## [Work required]
Copy out the lines of the records below, and only those lines, from the one with "make_bottle(neck_axis)" through the one with "if empty is", exactly as they appear.

## [Supplied material]

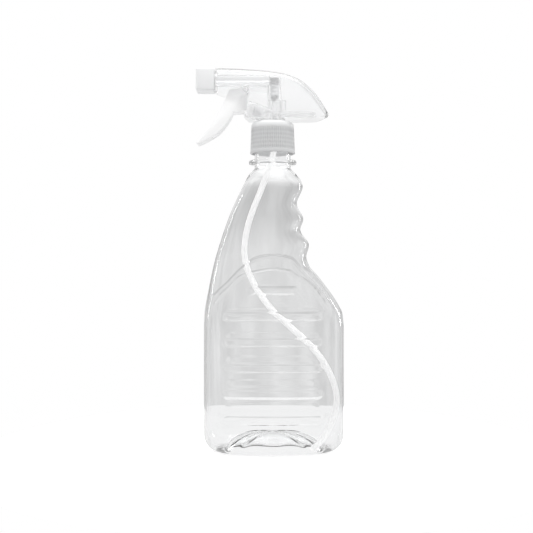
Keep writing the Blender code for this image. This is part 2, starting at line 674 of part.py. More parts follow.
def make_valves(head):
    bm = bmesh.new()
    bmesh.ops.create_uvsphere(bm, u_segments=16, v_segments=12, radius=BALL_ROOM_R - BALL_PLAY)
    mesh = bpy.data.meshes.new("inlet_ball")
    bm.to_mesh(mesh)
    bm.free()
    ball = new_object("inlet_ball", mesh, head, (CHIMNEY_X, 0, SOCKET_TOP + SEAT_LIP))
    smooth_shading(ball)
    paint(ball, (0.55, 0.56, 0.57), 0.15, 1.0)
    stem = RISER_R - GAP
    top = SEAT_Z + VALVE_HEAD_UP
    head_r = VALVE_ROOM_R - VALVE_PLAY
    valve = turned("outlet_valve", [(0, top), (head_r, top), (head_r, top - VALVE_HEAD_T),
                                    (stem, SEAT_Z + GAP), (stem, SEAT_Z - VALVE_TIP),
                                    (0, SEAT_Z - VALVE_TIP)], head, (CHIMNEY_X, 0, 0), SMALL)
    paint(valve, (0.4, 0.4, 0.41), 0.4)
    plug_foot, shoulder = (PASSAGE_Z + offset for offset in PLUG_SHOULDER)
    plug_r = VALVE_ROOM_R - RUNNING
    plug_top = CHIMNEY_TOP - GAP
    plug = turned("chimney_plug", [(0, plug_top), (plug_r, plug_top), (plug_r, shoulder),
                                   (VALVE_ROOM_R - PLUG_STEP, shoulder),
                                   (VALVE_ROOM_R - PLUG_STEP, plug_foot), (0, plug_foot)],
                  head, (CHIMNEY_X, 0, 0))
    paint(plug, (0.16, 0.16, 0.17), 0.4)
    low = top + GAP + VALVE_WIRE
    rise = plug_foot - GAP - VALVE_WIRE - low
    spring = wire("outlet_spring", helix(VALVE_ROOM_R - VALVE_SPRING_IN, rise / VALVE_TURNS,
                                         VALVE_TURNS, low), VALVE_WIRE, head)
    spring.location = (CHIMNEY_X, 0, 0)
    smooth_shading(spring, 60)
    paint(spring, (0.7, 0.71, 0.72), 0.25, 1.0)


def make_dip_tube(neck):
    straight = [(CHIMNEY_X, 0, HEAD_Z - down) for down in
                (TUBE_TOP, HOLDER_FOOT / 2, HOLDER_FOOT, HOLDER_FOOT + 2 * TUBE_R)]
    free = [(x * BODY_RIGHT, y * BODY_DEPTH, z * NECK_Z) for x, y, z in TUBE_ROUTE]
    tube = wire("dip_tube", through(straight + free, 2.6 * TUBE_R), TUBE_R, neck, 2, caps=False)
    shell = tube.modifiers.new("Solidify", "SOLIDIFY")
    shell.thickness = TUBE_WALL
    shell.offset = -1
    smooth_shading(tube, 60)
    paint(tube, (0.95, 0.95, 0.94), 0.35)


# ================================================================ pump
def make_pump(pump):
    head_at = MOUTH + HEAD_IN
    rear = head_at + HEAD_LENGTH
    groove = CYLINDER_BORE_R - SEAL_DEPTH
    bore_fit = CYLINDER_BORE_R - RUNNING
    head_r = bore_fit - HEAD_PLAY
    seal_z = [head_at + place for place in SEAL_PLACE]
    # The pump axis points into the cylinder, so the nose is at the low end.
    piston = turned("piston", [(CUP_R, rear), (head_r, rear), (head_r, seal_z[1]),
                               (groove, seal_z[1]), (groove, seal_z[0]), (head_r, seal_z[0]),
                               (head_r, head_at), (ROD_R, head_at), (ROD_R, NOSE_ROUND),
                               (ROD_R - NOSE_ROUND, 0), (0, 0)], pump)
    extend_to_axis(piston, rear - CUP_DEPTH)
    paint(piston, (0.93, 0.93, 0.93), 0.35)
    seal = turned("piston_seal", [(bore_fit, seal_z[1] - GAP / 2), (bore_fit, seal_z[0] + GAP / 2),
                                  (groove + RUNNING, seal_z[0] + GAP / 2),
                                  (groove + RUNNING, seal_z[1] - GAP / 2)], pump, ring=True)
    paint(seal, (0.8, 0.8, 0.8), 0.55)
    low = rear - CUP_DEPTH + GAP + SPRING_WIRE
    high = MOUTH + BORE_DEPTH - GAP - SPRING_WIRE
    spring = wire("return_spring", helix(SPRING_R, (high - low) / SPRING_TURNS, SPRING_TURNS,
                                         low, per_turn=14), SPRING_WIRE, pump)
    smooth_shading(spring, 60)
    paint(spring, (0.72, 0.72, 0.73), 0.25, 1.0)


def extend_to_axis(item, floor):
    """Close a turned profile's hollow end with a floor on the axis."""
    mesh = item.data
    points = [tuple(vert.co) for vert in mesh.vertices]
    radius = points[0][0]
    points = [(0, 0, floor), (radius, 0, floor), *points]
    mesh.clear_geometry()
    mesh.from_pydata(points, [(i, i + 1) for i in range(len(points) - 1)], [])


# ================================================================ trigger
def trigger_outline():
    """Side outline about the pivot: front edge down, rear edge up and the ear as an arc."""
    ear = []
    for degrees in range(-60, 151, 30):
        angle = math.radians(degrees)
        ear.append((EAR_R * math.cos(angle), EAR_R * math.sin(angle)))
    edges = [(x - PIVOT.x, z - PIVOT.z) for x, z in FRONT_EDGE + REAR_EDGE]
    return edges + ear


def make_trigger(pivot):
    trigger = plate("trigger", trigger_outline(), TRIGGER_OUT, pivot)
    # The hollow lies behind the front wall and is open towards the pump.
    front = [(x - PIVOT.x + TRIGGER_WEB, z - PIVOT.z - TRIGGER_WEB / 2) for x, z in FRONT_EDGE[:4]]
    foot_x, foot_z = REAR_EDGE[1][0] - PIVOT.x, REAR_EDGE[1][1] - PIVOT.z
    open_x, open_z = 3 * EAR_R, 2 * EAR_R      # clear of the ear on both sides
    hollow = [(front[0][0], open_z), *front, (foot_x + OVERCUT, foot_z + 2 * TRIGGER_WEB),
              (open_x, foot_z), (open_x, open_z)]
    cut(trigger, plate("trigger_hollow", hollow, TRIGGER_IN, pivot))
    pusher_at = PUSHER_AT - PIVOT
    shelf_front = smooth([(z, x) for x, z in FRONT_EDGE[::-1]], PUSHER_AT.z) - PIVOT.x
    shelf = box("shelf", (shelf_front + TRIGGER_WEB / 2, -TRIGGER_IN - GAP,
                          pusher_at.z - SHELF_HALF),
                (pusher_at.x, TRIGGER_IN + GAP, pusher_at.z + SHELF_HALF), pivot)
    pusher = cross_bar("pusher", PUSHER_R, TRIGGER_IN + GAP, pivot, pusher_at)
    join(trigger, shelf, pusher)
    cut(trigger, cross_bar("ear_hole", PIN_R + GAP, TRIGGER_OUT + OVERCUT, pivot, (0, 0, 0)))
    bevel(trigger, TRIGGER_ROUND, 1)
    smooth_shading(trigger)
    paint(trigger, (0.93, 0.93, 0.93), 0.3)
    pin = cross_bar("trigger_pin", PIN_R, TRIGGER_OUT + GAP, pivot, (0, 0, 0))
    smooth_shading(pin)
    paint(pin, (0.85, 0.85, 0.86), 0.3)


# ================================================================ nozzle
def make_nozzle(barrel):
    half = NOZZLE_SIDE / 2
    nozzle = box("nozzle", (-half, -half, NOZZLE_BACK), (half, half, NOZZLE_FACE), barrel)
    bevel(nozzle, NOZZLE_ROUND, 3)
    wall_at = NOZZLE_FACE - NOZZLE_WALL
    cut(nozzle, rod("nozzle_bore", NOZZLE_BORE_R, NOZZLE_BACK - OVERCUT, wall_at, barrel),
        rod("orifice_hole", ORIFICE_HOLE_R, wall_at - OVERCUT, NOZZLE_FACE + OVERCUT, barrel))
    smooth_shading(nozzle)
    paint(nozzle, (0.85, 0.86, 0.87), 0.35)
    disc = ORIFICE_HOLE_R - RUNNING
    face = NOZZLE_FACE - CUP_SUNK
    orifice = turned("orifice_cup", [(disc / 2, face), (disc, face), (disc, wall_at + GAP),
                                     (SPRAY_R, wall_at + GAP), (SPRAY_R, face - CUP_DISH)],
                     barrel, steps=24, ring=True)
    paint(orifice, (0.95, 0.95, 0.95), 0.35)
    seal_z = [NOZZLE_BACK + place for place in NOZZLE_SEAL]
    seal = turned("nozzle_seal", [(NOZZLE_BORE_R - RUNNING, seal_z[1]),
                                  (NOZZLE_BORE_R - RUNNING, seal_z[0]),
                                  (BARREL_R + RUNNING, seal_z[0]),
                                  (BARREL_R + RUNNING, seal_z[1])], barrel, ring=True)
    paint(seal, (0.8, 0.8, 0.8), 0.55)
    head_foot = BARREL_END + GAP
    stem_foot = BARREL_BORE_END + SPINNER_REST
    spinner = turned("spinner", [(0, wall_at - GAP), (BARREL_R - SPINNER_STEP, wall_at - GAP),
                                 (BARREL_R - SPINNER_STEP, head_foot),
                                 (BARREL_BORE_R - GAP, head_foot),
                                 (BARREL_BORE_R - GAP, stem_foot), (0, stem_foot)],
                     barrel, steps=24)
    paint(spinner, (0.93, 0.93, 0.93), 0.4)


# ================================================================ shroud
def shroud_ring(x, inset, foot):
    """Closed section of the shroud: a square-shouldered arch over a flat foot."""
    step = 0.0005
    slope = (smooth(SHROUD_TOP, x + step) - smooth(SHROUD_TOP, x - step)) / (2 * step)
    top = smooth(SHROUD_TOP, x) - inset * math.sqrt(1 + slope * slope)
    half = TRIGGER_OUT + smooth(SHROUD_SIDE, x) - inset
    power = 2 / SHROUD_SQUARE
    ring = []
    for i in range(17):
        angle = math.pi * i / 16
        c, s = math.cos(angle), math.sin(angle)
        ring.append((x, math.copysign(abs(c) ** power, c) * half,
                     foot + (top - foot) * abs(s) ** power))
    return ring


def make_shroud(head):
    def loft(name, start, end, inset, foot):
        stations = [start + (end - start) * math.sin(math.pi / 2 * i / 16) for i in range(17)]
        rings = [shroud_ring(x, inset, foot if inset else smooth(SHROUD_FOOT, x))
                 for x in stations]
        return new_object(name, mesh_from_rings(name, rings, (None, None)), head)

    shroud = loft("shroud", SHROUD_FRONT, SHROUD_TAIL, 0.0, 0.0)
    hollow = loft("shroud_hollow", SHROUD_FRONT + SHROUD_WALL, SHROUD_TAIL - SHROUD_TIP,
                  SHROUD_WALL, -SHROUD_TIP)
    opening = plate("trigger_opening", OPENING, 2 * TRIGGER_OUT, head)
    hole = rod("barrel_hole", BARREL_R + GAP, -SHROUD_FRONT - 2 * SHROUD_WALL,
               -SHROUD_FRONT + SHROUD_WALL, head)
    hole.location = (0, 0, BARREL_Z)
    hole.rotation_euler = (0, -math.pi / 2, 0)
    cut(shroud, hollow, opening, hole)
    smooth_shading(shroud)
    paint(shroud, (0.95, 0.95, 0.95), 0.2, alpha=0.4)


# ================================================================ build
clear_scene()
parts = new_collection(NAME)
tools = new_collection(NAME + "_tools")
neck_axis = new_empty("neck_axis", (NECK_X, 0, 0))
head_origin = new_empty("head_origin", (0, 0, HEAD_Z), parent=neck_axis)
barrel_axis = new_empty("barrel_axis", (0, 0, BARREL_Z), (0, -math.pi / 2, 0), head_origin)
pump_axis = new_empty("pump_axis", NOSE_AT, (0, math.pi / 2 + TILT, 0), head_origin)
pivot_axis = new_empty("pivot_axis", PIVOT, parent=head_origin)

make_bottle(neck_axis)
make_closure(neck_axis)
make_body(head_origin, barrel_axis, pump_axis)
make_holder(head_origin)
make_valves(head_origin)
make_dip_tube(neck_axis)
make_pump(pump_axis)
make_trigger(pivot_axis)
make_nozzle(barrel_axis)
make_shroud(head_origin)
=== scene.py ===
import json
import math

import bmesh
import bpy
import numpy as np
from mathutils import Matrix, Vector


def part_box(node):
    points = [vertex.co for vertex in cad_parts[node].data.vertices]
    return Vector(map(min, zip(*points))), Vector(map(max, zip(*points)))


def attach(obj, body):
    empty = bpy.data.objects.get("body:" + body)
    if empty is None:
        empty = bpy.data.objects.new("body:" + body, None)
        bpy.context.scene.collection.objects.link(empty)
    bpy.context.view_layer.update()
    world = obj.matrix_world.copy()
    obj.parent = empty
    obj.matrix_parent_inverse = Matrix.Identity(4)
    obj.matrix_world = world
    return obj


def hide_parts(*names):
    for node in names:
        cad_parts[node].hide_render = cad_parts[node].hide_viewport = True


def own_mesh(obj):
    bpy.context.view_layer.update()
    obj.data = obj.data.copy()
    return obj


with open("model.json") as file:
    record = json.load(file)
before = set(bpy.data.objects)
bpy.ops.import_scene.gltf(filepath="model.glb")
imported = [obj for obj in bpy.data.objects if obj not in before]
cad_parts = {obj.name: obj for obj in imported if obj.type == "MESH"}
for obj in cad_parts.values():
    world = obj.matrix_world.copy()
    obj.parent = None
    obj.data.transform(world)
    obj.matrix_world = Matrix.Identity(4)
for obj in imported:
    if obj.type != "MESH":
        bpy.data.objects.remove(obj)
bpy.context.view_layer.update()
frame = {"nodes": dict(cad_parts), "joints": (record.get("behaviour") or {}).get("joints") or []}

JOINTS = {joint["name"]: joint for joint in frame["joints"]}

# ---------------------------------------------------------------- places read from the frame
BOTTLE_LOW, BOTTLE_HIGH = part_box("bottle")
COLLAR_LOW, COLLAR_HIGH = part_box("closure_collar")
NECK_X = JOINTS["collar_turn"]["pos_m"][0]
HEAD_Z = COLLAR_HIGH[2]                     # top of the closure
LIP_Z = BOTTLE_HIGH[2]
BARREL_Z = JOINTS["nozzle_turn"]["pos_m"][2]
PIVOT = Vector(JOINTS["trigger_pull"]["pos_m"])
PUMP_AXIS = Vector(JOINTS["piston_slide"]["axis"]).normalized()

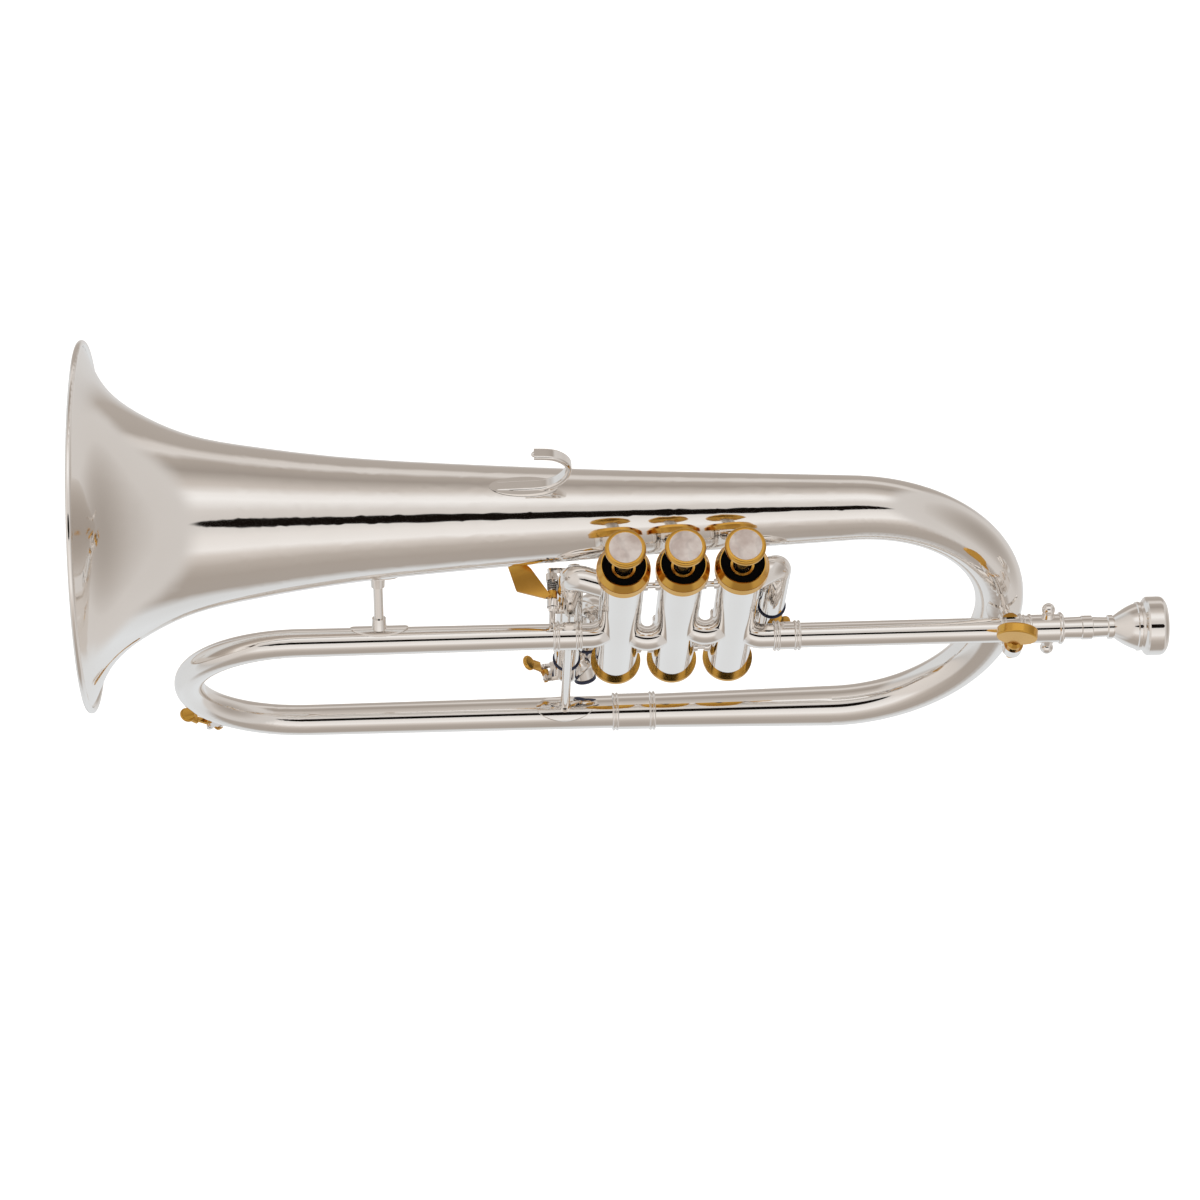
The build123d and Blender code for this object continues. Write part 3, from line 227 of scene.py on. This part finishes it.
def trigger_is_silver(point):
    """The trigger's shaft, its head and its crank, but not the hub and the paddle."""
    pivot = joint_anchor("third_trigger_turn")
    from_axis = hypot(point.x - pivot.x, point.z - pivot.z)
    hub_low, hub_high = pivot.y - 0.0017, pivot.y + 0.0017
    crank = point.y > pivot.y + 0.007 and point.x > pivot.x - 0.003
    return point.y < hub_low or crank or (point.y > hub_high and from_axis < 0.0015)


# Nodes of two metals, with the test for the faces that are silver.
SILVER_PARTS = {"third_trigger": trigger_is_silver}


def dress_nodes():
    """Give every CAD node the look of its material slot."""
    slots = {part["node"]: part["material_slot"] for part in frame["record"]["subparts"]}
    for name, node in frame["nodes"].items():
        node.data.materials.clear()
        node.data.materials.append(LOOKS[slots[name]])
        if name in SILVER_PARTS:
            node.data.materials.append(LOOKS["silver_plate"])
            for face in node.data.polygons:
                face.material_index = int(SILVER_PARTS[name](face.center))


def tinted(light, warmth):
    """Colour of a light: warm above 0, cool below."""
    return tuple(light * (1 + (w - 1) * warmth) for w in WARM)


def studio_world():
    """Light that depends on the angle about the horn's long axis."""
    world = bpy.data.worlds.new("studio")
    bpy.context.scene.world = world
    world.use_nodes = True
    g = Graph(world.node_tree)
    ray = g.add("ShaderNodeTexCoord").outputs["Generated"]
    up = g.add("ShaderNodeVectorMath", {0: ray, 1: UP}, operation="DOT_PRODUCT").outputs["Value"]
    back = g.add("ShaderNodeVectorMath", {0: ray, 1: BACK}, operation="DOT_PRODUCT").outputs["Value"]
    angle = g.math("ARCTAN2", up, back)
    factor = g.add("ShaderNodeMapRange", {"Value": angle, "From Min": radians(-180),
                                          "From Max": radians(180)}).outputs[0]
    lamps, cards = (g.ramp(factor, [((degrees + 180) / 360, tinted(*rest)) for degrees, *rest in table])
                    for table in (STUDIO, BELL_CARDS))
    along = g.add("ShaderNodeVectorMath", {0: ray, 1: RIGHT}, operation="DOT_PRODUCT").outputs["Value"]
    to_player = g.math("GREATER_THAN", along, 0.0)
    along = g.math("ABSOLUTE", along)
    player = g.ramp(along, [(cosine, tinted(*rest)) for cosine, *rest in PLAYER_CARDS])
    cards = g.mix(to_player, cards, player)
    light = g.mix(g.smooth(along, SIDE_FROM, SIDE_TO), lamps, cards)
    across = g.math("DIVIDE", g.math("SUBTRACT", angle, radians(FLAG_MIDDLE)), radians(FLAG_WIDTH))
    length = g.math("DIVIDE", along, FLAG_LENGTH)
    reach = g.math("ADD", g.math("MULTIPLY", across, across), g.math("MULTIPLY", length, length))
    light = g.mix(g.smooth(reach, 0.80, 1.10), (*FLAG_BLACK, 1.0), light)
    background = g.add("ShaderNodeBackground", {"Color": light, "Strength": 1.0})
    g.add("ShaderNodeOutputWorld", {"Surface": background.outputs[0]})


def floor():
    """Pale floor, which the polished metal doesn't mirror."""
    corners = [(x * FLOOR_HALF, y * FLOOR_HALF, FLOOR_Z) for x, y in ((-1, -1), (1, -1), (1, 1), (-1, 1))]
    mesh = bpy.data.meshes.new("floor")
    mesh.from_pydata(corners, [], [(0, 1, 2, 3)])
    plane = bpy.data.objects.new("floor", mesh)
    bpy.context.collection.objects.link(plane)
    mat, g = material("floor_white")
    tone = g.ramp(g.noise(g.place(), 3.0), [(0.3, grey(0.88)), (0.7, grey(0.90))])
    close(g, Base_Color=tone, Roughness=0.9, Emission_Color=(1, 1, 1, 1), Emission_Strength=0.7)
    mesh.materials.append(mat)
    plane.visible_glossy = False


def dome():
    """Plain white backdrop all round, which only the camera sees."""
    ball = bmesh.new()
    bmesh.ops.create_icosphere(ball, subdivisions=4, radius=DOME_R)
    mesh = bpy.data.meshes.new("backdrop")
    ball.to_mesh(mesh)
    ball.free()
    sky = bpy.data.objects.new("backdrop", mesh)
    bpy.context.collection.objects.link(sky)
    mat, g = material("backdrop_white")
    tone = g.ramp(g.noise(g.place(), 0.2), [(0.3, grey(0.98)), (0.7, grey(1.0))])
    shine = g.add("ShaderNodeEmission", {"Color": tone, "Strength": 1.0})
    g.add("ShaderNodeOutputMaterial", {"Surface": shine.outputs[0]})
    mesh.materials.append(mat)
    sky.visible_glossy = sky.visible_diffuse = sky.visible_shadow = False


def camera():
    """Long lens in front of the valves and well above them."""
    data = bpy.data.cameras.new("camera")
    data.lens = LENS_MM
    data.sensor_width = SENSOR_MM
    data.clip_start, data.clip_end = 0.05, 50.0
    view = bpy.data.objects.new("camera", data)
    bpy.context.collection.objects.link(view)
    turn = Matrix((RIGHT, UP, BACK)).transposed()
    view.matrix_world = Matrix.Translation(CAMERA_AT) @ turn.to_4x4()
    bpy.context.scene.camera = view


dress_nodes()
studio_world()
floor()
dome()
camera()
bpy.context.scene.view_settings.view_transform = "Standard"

## [In response]
make_bottle(neck_axis)
make_closure(neck_axis)
make_body(head_origin, barrel_axis, pump_axis)
make_holder(head_origin)
make_valves(head_origin)
make_dip_tube(neck_axis)
make_pump(pump_axis)
make_trigger(pivot_axis)
make_nozzle(barrel_axis)
make_shroud(head_origin)
=== scene.py ===
import json
import math

import bmesh
import bpy
import numpy as np
from mathutils import Matrix, Vector


def part_box(node):
    points = [vertex.co for vertex in cad_parts[node].data.vertices]
    return Vector(map(min, zip(*points))), Vector(map(max, zip(*points)))


def attach(obj, body):
    empty = bpy.data.objects.get("body:" + body)
    if empty is None:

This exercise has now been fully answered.